Sarah Millcan is at the opposite end of the spectrum. She’s softly-spoken (with a seductively lilting gentle North-Eastern accent), cool, calm and collected, and talks maturely about her life.
She paints a delightful picture of her domestic situation, recently divorced and living back home with her mother and father – a man with an uncanny knack to be utterly heartless by complete accident. You can just imagine the sitcom...
It’s assured, accomplished stuff – though less so when it comes to the final routine about words printed on underwear – and I’m sure we’ll be hearing a lot more of it on the circuit, especially given her runner-up position on the night.
Kicking off the second half, Warrington girl Jude Mahon makes much of exaggerating her accent and playing up a few stereotypes about thieving Scousers, scally Mancs and arrogant Londoners.
However, most of her routine is more personal, concentrating on tales about her deaf brother, Damian. It’s quite interesting, but not all that funny, and she does make rather too much of it, giving the impression she’s a one-gag act.
The frightfully well-spoken Helen Keen aims for a darkly surreal set, kicking off with a distinctively odd routine about clowns and serial killers. Again, though, she has trouble in generating any laughs from the products of her troubled imagination; with the biggest guffaw actually coming courtesy of a picture caption written by a News Of The World sub-editor.
She seems to have little confidence in her own set-ups – a feeling which quickly rubs off onto the audience – and is just too waffly with them, making it all-too easy to switch off.
Julie Jepson, in contrast, takes instant control of the audience.
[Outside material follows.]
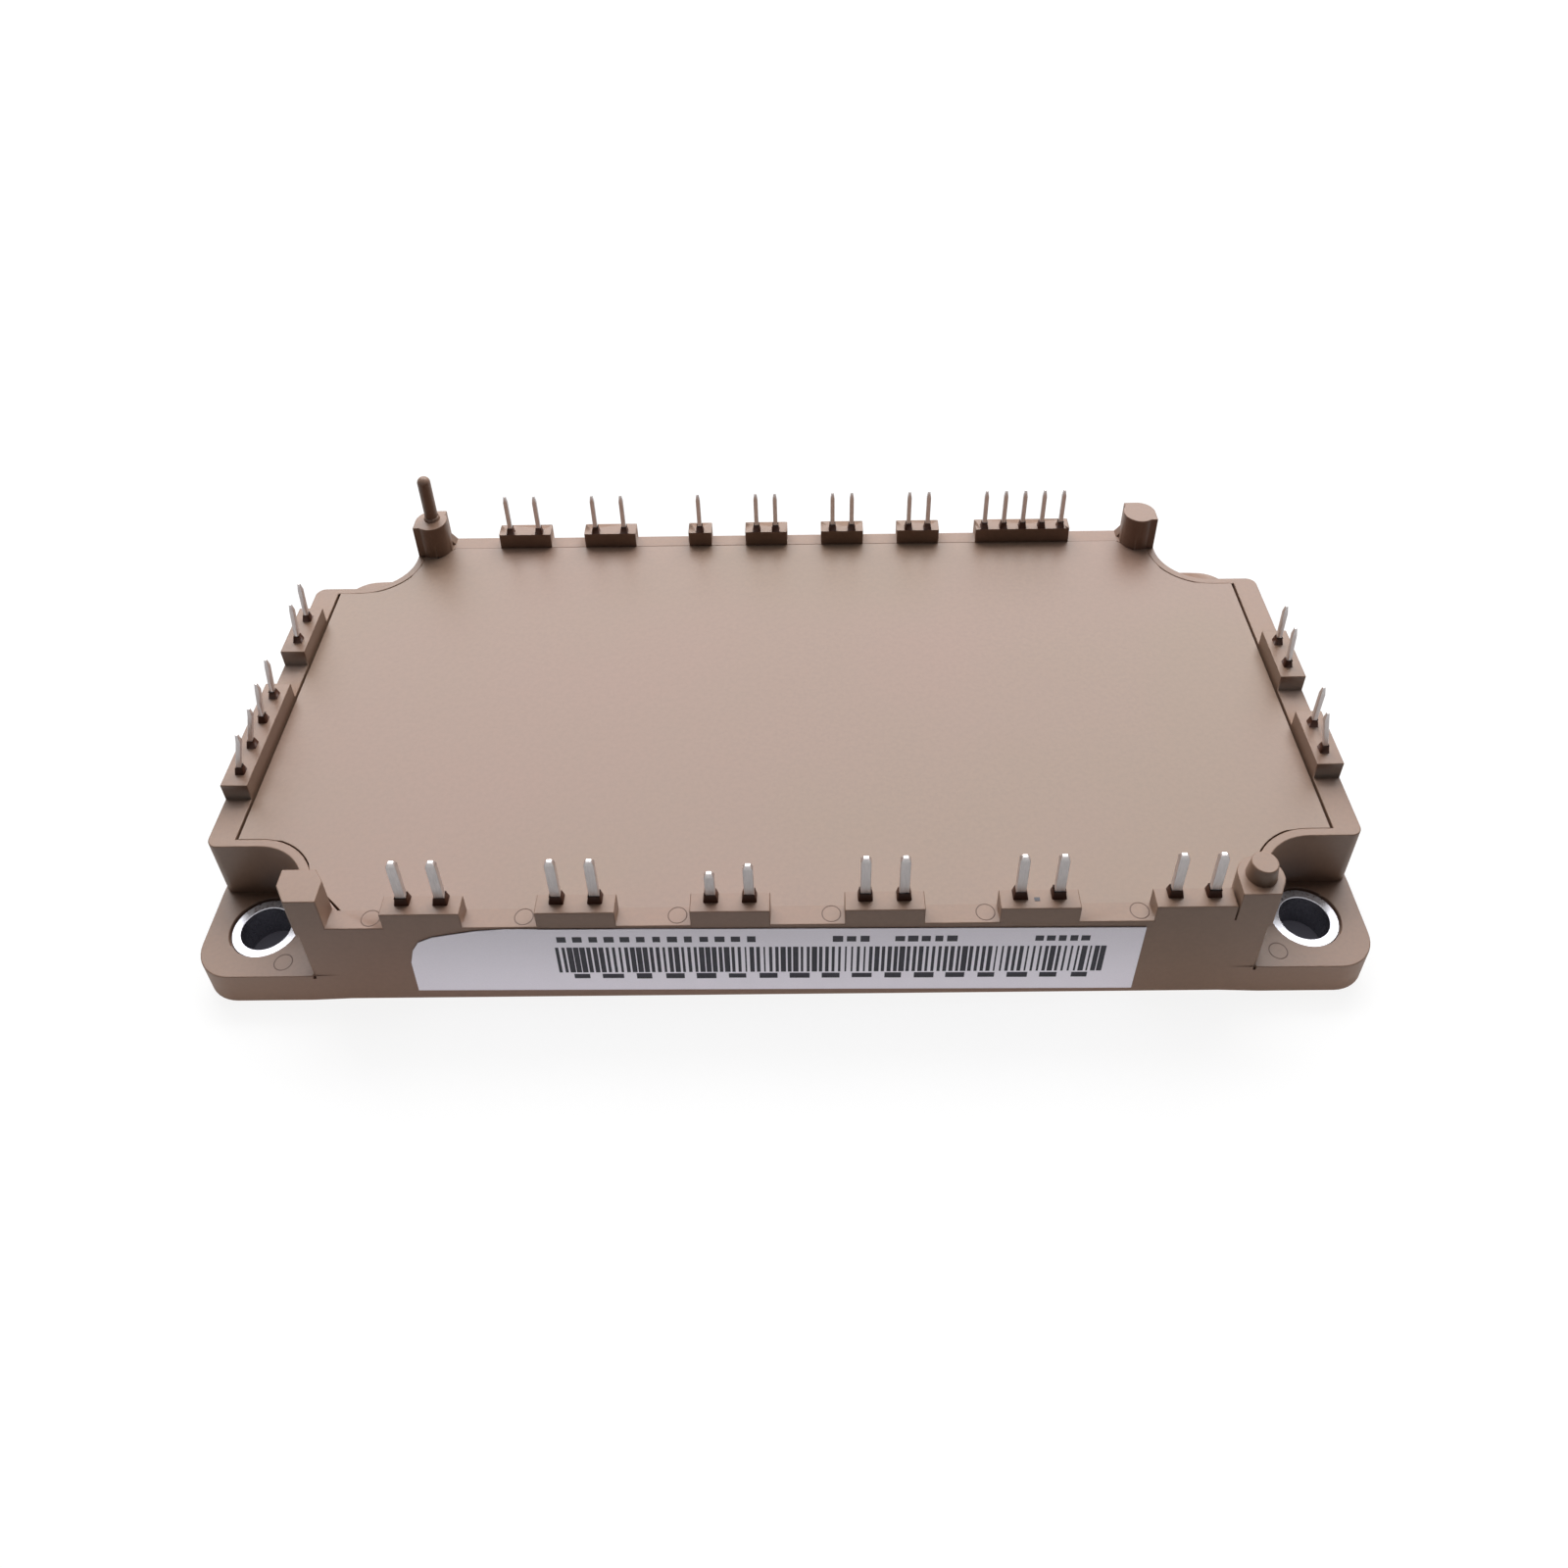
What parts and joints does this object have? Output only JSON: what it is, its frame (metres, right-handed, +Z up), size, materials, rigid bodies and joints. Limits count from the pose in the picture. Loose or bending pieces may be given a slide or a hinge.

She’s animated, conversational and has that oomph needed to take a crowd along with her – she would make a natural compere.
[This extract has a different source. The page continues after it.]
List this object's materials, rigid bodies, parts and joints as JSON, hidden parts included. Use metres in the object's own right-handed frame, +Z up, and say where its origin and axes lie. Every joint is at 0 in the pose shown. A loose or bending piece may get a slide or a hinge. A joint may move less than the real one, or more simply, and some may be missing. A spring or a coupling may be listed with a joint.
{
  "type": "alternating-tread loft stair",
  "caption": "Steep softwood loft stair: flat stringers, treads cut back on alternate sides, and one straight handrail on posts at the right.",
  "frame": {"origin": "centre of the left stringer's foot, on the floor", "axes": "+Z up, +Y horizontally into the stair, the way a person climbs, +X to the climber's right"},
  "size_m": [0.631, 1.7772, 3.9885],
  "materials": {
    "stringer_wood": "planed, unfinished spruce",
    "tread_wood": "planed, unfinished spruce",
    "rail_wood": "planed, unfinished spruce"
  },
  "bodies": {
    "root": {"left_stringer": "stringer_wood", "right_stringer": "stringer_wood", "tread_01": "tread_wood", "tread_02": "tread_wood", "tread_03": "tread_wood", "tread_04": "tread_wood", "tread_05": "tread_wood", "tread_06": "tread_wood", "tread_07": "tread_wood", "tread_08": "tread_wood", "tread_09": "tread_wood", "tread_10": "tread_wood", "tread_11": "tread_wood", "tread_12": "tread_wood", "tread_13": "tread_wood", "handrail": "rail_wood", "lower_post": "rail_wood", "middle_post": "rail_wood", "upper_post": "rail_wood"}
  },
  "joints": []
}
Material-wise, though, she’s left wanting. Some of it is too narrow, like the overextended foreign language routine, while the rest is too hacky – please spare us from any more comics who do routines about what you can’t take onto aircraft, after telling us which celebrities they vaguely resemble.
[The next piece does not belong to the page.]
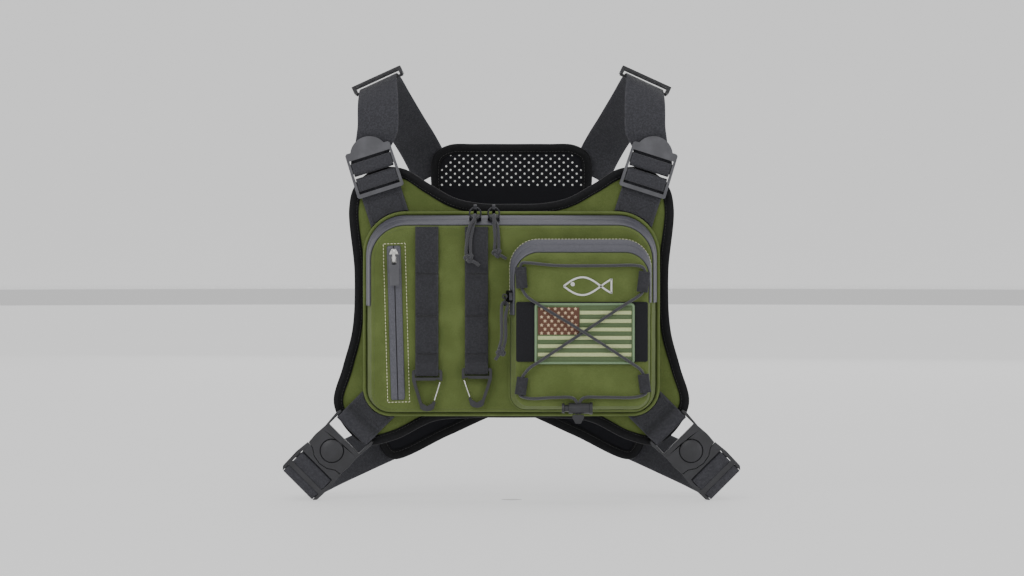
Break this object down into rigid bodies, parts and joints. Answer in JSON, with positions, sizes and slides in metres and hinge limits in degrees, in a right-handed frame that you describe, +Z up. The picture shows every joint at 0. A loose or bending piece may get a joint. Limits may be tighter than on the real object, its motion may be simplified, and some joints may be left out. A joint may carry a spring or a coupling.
{
  "type": "fishing chest vest",
  "caption": "Chest rig for angling: padded panel with two zipped pockets, elastic lacing, gear loops and webbing straps that buckle to a perforated back panel.",
  "frame": {"origin": "centre of the chest panel's back face, where it lies on the wearer's chest", "axes": "-Y is the front of the rig, +Y runs through the wearer to the back panel, +Z is up, +X is to the right as seen from the front"},
  "size_m": [0.4266, 0.2054, 0.4054],
  "materials": {
    "olive_nylon": "matte woven nylon",
    "black_webbing": "ribbed woven nylon",
    "black_binding": "folded grosgrain",
    "perforated_foam": "perforated knitted foam",
    "hook_and_loop": "brushed loop pile",
    "embroidery": "satin-stitch embroidery",
    "coated_zipper": "water-resistant coated tape, satin",
    "black_acetal": "fine-textured moulding",
    "grey_acetal": "satin moulding",
    "black_zinc": "black plated",
    "bright_steel": "bright wire and die casting",
    "black_cord": "braided sheath"
  },
  "bodies": {
    "vest": {"chest_panel": "olive_nylon", "main_pocket_gusset": "olive_nylon", "main_pocket_front": "olive_nylon", "main_pocket_piping": "olive_nylon", "front_pocket_gusset": "olive_nylon", "front_pocket_front": "olive_nylon", "molle_strap_left": "black_webbing", "molle_strap_right": "black_webbing", "bungee_tab_upper_left": "black_webbing", "bungee_tab_upper_right": "black_webbing", "bungee_tab_lower_left": "black_webbing", "bungee_tab_lower_right": "black_webbing", "shoulder_tab_right": "black_webbing", "shoulder_tab_left": "black_webbing", "shoulder_strap_right": "black_webbing", "shoulder_strap_left": "black_webbing", "side_tab_right": "black_webbing", "side_tab_left": "black_webbing", "side_strap_right": "black_webbing", "side_strap_left": "black_webbing", "chest_binding": "black_binding", "back_binding": "black_binding", "back_panel": "perforated_foam", "loop_panel": "hook_and_loop", "patch": "embroidery", "main_zipper_tape": "coated_zipper", "front_zipper_tape": "coated_zipper", "slit_zipper_tape": "coated_zipper", "cord_lock_body": "black_acetal", "cord_end": "black_acetal", "tri_glide_right": "black_acetal", "tri_glide_left": "black_acetal", "buckle_socket_right": "black_acetal", "buckle_socket_left": "black_acetal", "cord_lock_spring": "bright_steel", "bungee_cord": "black_cord"},
    "main_slider_left": {"main_slider_left": "black_zinc"},
    "main_pull_left": {"main_ring_left": "black_zinc", "main_pull_left": "black_cord"},
    "main_slider_right": {"main_slider_right": "black_zinc"},
    "main_pull_right": {"main_ring_right": "black_zinc", "main_pull_right": "black_cord"},
    "front_slider": {"front_slider": "black_zinc"},
    "front_pull": {"front_ring": "black_zinc", "front_pull": "black_cord"},
    "slit_slider": {"slit_slider": "bright_steel"},
    "slit_pull": {"slit_pull": "grey_acetal"},
    "carabiner_left": {"carabiner_left": "black_acetal"},
    "carabiner_right": {"carabiner_right": "black_acetal"},
    "gate_left": {"gate_left": "bright_steel"},
    "gate_right": {"gate_right": "bright_steel"},
    "cord_lock_plunger": {"cord_lock_plunger": "black_acetal"},
    "buckle_button_left": {"buckle_button_left": "black_acetal"},
    "buckle_button_right": {"buckle_button_right": "black_acetal"},
    "buckle_plug_left": {"buckle_plug_left": "black_acetal"},
    "buckle_plug_right": {"buckle_plug_right": "black_acetal"},
    "ladder_lock_left": {"ladder_lock_left": "grey_acetal"},
    "ladder_lock_right": {"ladder_lock_right": "grey_acetal"}
  },
  "joints": [
    {"name": "main_slider_left_slide", "type": "slide", "parent": "vest", "child": "main_slider_left", "axis": [-1, 0, 0], "range_m": [0, 0.05]},
    {"name": "main_slider_right_slide", "type": "slide", "parent": "vest", "child": "main_slider_right", "axis": [1, 0, 0], "range_m": [0, 0.11], "deforming": ["main_pull_right"]},
    {"name": "main_pull_left_swing", "type": "hinge", "parent": "main_slider_left", "child": "main_pull_left", "pos_m": [-0.0335, -0.04821, 0.09909], "axis": [-1, 0, 0], "range_deg": [0, 100]},
    {"name": "main_pull_right_swing", "type": "hinge", "parent": "main_slider_right", "child": "main_pull_right", "pos_m": [-0.0164, -0.04821, 0.09909], "axis": [-1, 0, 0], "range_deg": [0, 100]},
    {"name": "front_slider_slide", "type": "slide", "parent": "vest", "child": "front_slider", "axis": [0, 0, 1], "range_m": [0, 0.024]},
    {"name": "front_pull_swing", "type": "hinge", "parent": "front_slider", "child": "front_pull", "pos_m": [-0.00617, -0.06696, 0.0175], "axis": [0, 1, 0], "range_deg": [0, 100]},
    {"name": "slit_slider_slide", "type": "slide", "parent": "vest", "child": "slit_slider", "axis": [0.0279, 0, -0.9996], "range_m": [0, 0.115]},
    {"name": "slit_pull_swing", "type": "hinge", "parent": "slit_slider", "child": "slit_pull", "pos_m": [-0.10864, -0.0538, 0.05498], "axis": [-0.9996, 0, -0.0279], "range_deg": [0, 100]},
    {"name": "carabiner_left_swing", "type": "hinge", "parent": "vest", "child": "carabiner_left", "pos_m": [-0.0779, -0.0518, -0.0523], "axis": [-1, 0, 0], "range_deg": [0, 95]},
    {"name": "carabiner_right_swing", "type": "hinge", "parent": "vest", "child": "carabiner_right", "pos_m": [-0.0319, -0.0518, -0.0506], "axis": [-1, 0, 0], "range_deg": [0, 95]},
    {"name": "gate_left_opening", "type": "hinge", "parent": "carabiner_left", "child": "gate_left", "pos_m": [-0.066, -0.0518, -0.0619], "axis": [0, 1, 0], "range_deg": [0, 25], "stiffness_Nm_per_rad": 0.02, "springref_deg": -11.46},
    {"name": "gate_right_opening", "type": "hinge", "parent": "carabiner_right", "child": "gate_right", "pos_m": [-0.0438, -0.0518, -0.0602], "axis": [0, -1, 0], "range_deg": [0, 25], "stiffness_Nm_per_rad": 0.02, "springref_deg": -11.46},
    {"name": "cord_lock_press", "type": "slide", "parent": "vest", "child": "cord_lock_plunger", "axis": [1, 0, 0], "range_m": [0, 0.0035], "stiffness_N_per_m": 400, "springref_m": -0.002, "deforming": ["cord_lock_spring"]},
    {"name": "buckle_button_left_press", "type": "slide", "parent": "vest", "child": "buckle_button_left", "axis": [0, 1, 0], "range_m": [0, 0.0017], "stiffness_N_per_m": 500, "springref_m": -0.001},
    {"name": "buckle_button_right_press", "type": "slide", "parent": "vest", "child": "buckle_button_right", "axis": [0, 1, 0], "range_m": [0, 0.0017], "stiffness_N_per_m": 500, "springref_m": -0.001},
    {"name": "buckle_left_release", "type": "slide", "parent": "vest", "child": "buckle_plug_left", "axis": [-0.7071, 0, -0.7071], "range_m": [0, 0.035], "deforming": ["side_strap_left"]},
    {"name": "buckle_right_release", "type": "slide", "parent": "vest", "child": "buckle_plug_right", "axis": [0.7071, 0, -0.7071], "range_m": [0, 0.035], "deforming": ["side_strap_right"]},
    {"name": "ladder_lock_left_tilt", "type": "hinge", "parent": "vest", "child": "ladder_lock_left", "pos_m": [-0.1219, -0.01, 0.1148], "axis": [0.9527, 0, 0.3039], "range_deg": [0, 35], "deforming": ["shoulder_tab_left", "shoulder_strap_left"]},
    {"name": "ladder_lock_right_tilt", "type": "hinge", "parent": "vest", "child": "ladder_lock_right", "pos_m": [0.1219, -0.01, 0.1148], "axis": [0.9527, 0, -0.3039], "range_deg": [0, 35], "deforming": ["shoulder_tab_right", "shoulder_strap_right"]}
  ]
}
Ruth Bratt has a joke about making a bad first impression, and while she doesn’t fall into that trap, her opening lines about stalkers are a little underwhelming.
But she quickly develops a nicely odd set, with a cool, downbeat manner and subtly subversive punchlines. You suspect it shouldn’t quite work as brilliantly well as it does, but it’s testament to her easy likeability that she can pull it off.
Rock solid, and just quirky enough to set her out from the crowd, Bratt is another of the contestants almost sure to forge a career in comedy’s cutthroat world – and her third placing will surely add more power to her elbow.
Last, and possibly least, Steph Baker was the most disappointing act of the night. She’s probably no one’s idea of a solicitor (which she is), but everyone’s idea of a lesbian (yep, she’s that too). But her sexuality is about the extent of her act - and frankly it isn’t enough, especially when the material stretches little further than gags about dungarees and kd lang.
There are a couple of week puns in there, and some relationship issues she really needs to get off her chest, all of which contribute to a lacklustre package.
But her set was a rare slump in a night that truly achieved its aim of showcasing the best emerging female stand-ups. And my, are some of them good.